I am trying to persuade my aunt valerie that me being a Wicca practitioner is perfectly fine & I think getting her book with proof in it will help her lighten up any suggestions?

12 COMMENTS

  1. Harry Potter? Her morals and ideals are hers, you shouldn’t try to manipulate them for your purposes

  2. When Someone You Love is Wiccan by Carl McColman. In simple, non-threatening language it answers some of the most common myths and stereotypes and explains why it’s not as scary as the preachers make it sound.

  3. It is completely acceptable for a member of a non-Wiccan religion to not appreciate Wicca. We’re not Wiccan to get their support.
    If she’s not causing trouble, leave her be.
    If she is causing trouble, tell her that you love her no matter how she slanders you, and that her behavior, and those who act like her, is one reason you won’t consider Catholicism at this point in time.
    But, seriously.
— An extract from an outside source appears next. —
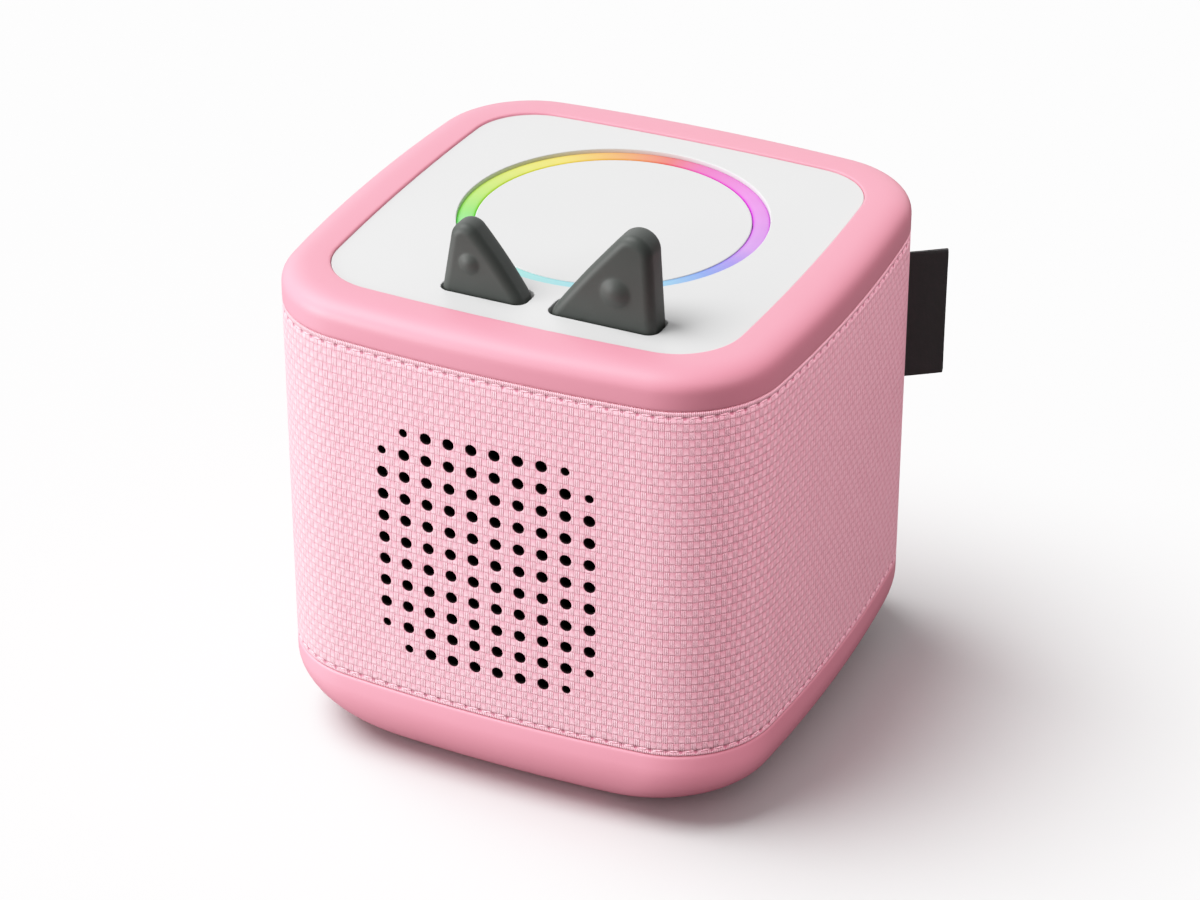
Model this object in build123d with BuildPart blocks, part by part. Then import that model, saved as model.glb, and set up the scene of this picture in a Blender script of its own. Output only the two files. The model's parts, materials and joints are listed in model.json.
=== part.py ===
"""Audio story player: a padded cube with a fabric cover, a docking plate and two ear levers.

Frame: origin at the centre of the underside, +Z up, speaker side towards -Y, ports towards +Y.
Millimetres throughout.
"""

import math
import os

from build123d import *

os.makedirs("parts", exist_ok=True)

# ---------------------------------------------------------------- driving dimensions
# The cube's plan is a square with slightly bowed sides.
half_width = 60.0
side_bow = 406.0
corner_radius = 23.8

rim_top = 115.3
rim_seam = 108.0
base_seam = 21.0

# Rounding of the rim's shoulder and of the base, as superellipses.
rim_round_width = 7.2
rim_round_height = 4.7
rim_round_power = 2.55
rim_top_corner = 17.2
base_round_width = 15.1
base_round_height = 17.6
base_round_power = 1.73
base_bottom_corner = 29.9
round_steps = 6

# Skins, from outside to inside.
skin_gap = 0.1
fabric_thick = 1.2
hem_thick = 0.6
hem_tuck = 1.5
foam_half = half_width - fabric_thick - skin_gap
core_half = 54.0
core_wall = 2.4
core_floor = 8.0
core_top = 111.2

# Perforations in front of the loudspeaker.
hole_pitch = 5.5
hole_radius = 1.25
small_hole_radius = 0.95
hole_sides = 8
hole_columns = 10
hole_rows = 11
grille_height = 61.0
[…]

Not your job to make her accept it. Just be the most ethical, credible, reliable person in the room, no matter what she says.

  4. There are a number of problems with the premise of your question.
    For one, you seem to be equating Catholicism with close-mindedness.
    Merely being Catholic doesn’t automatically mean one’s mind is closed.
    Second, you are claiming “acceptance” when you really mean “toleration”. Acceptance and toleration are two very different things.
    Third, objectively speaking, just because you think practicing Wicca is fine doesn’t mean it is.
    Fourth, NO BOOK can prove Wicca is acceptable to Catholics because it isn’t.
    The practice of Wicca constitutes Divination, and Divination is a violation of the First Commandment.

  5. Circle Round: Raising Children in Goddess Traditions
    by
    Starhawk (Author), Diane Baker (Author), Anne Hill (Author), Sara Ceres Boore

  6. Wicca’s Charm. It was written from a Christians point of view, in a positive light. Mind you, it does contain some misinfomation, but then again, what book doesn’t??

  7. Why do you need to persuade her? Is she being inappropriately critical and nasty when she’s around you and your family? If she’s not actively causing a problem and she only gets slightly weird once in a while you might just want to let her be. Intolerance and close-mindedness isn’t the worst thing in the world as long as the person in question isn’t stomping all over the rights of other people.
    I can’t recommend any books, but if she is actively causing a lot of tension and awkwardness, you might politely direct her to the Wicca 101 section of http://wicca.timerift.net. It goes into a very basic explanation of what Wicca is and what Wicca is not. The goal is not so much to get people to accept Wicca or believe in its teachings but to understand it and get rid of a lot of worrying stereotypes about devil worship, drug abuse, etc…
    There’s nothing you can do to change a person’s mind if they don’t want it change and just as you have every right to believe what you believe, she can believe what she wants about Wicca. It might be beneficial to point her to that site just to calm her concerns for your physical safety and well-being. You may not be able to change her mind about your spiritual safety, however.

  8. When Someone You Love Is Wiccan, and wicca.timerift.net as others have suggested, and I also like Wicca For Dummies. It goes more into the beliefs and mysticism.
    @Daver – She never said “All Catholics are close-minded”, in fact she said OPEN-MINDED Catholic, right there in the FIRST SENTENCE. Please actually READ the question before responding.
    Also, I’m sure you meant “tolerance”, not “toleration” which is not a word.

  9. Hmmm, not sure of what’s going on in your family… but the truth is that some people are never going to accept Wicca or think it is fine. It’s not something you can prove. Trying to show them the light or make them understand can often just fuel the problem.
    I think the best thing to do is just be with your family, be yourself, and leave Wicca out of it. Practice your faith but you don’t have to bring it up with them, it’s your own private thing. You don’t actually need their acceptance. Tell they you’re there and the person you always were, but that your faith is off limits– you’d be happy to answer respectful questions but you don’t plan on talking about it or arguing about it. If they do get disrespectful get up, say, “that was hurtful,” and leave or go do something else.

  10. There isn’t any book that is going to convince a devout Catholic, who believes in leaving God in control, that Wicca, the practice of controlling nature and situations oneself, is “perfectly fine.” Wicca is the opposite of Catholicism.